DATA LINES:
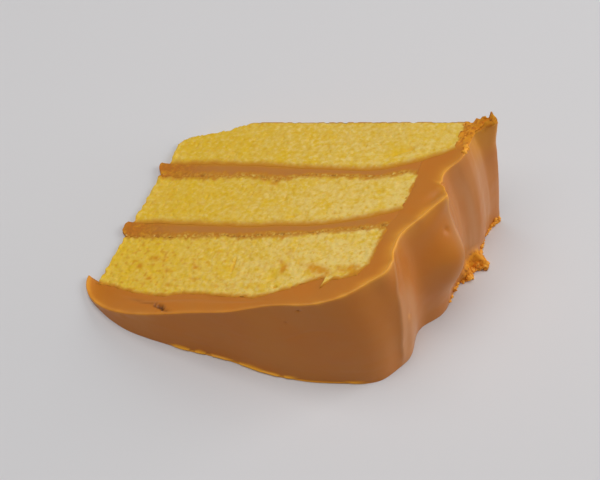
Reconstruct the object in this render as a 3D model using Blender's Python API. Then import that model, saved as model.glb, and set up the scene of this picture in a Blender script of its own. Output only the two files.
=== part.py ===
"""Slice of a three-layer yellow cake with caramel filling and icing, lying on one cut face.

The slice is a thin wedge of a round cake. It is measured as the cake was built:
r is the distance from the cake's axis and k the height above the cake's base, and
s runs from 0 at the cut face that the slice lies on to 1 at the cut face that looks up.
The axis lies on the floor along Y. The cake's base looks towards +Y, its iced top
towards -Y, and its iced side towards +X.

Lengths are in metres, and the frame's origin is below the middle of the slice.
"""

import math

import bmesh
import bpy
import numpy as np
from mathutils import Matrix, Vector, noise

MM = 0.001
GAP = 0.3 * MM

# The wedge and its place: the cake's axis and base plane in the part's frame
WEDGE_ANGLE = math.radians(23.8)
TIP_THICKNESS = 1.3 * MM
AXIS_X = -55.66 * MM
BASE_Y = 42.14 * MM

# The three layers: heights where they are level, and radii of their outer ends
BASE_TOP = 19.2 * MM
MIDDLE_BOTTOM = 25.6 * MM
MIDDLE_TOP = 45.5 * MM
UPPER_BOTTOM = 51.8 * MM
UPPER_TOP = 73.4 * MM
UPPER_END = 94.7 * MM
MIDDLE_END = 97.0 * MM
BASE_END = 105.8 * MM
LAYER_TIP = 1.5 * MM
LOWER_FILLING_TIP = 0.9 * MM
UPPER_FILLING_TIP = -0.6 * MM

# How their borders leave level: how deep, and from which radius to which
BASE_RISE, BASE_RISE_SPAN = 1.9 * MM, (20 * MM, 70 * MM)
BASE_DROOP = (80 * MM, 105 * MM, 9.0 * MM, 1.6)
MIDDLE_SETTLE, MIDDLE_SETTLE_SPAN = 2.0 * MM, (8 * MM, 58 * MM)
MIDDLE_SAG, MIDDLE_SAG_PLACE = 1.9 * MM, (48 * MM, 6 * MM)
PRESSED_EDGE, PRESSED_EDGE_PLACE = 2.2 * MM, (93 * MM, 6 * MM)
MIDDLE_FALL, MIDDLE_FALL_SPAN = 1.0 * MM, (45 * MM, 62 * MM)
MIDDLE_DROOP = (66 * MM, 97 * MM, 7.7 * MM, 1.5)
UPPER_SETTLE, UPPER_SETTLE_SPAN = 2.0 * MM, (8 * MM, 42 * MM)
UPPER_DROOP = (48 * MM, 94 * MM, 6.2 * MM, 1.1)
DOME, DOME_PLACE = 1.9 * MM, (24 * MM, 11 * MM)
TIP_SINK, TIP_SINK_WIDTH = 1.3 * MM, 8 * MM
SHOULDER_FALL, SHOULDER_FALL_SPAN = 11.5 * MM, (58 * MM, 90 * MM)

# The rounded upper edge of the top layer, and the heights where each layer's end steps in
UPPER_EDGE_INSET, UPPER_EDGE_SPAN = 3.0 * MM, (57 * MM, 62.5 * MM)
LAYER_STEP_SPAN = (38 * MM, 46 * MM)
BORE_TOP = 61.5 * MM
NOSE_OVERHANG = 3.0 * MM

# The corner that has crumbled away where the base meets the tip: radii and heights left bare
TORN_RADII = np.array([1.5, 2.8, 6.4, 13.5, 17.8, 22.0, 25.0, 27.0]) * MM
TORN_HEIGHTS = np.array([11.5, 8.8, 6.9, 5.0, 4.0, 2.6, 1.1, 0.0]) * MM
CRUMB_RELIEF = 0.5 * MM
CRUMB_SIZE = 7.0 * MM

# The icing's plain outline, before its ridges and hollows
CROWN_HEIGHT = 83.0 * MM
SHOULDER_RADIUS = 102.0 * MM
RIM_RADIUS = 110.0 * MM
SHOULDER_SQUARENESS = 5.0
NOSE_REACH = 22.8 * MM
NOSE_DROP = 12.5 * MM
NOSE_START = 20.0 * MM
TORN_CREST, TORN_CREST_SPAN = 5.2 * MM, 7 * MM

# Bumps round the icing: height at the lower cut face and at the upper one, place and width at
# the lower one and at the upper one. A place is the length along the outline from the rim.
ICING_BUMPS = (
    (0.0, -4.7, 100.0, 100.0, 17.0, 17.0),
    (3.0, 0.0, 71.0, 71.0, 9.0, 9.0),
    (1.6, 1.6, 61.0, 61.0, 4.5, 4.5),
    (-2.4, -3.7, 50.5, 48.0, 6.0, 7.5),
    (-1.0, -2.4, 22.5, 22.5, 4.5, 4.5),
    (0.9, 0.9, 13.5, 13.5, 4.0, 4.0),
)
CROWN_RISE, CROWN_START, CROWN_END = 1.3 * MM, (60 * MM, 75 * MM), (145 * MM, 165 * MM)
RIM_FLARE, RIM_FLARE_SPAN = (0.5 * MM, 4.1 * MM, 1.0 * MM), 6 * MM
RIM_FLARE_POWERS = (2.6, 6)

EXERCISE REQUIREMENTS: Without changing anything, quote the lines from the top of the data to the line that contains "one cut face.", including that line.

COMPLETED EXERCISE:
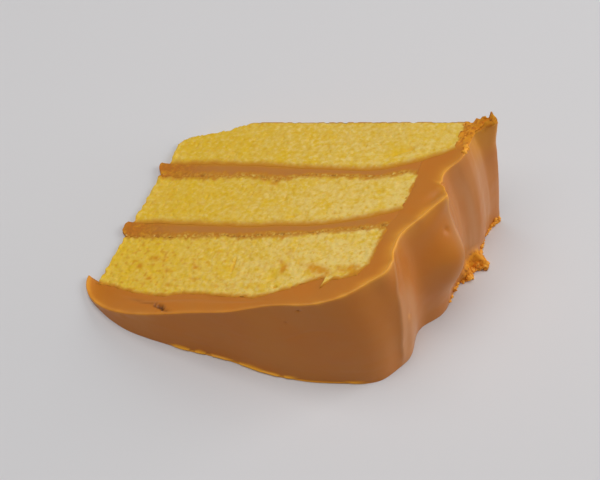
Reconstruct the object in this render as a 3D model using Blender's Python API. Then import that model, saved as model.glb, and set up the scene of this picture in a Blender script of its own. Output only the two files.
=== part.py ===
"""Slice of a three-layer yellow cake with caramel filling and icing, lying on one cut face.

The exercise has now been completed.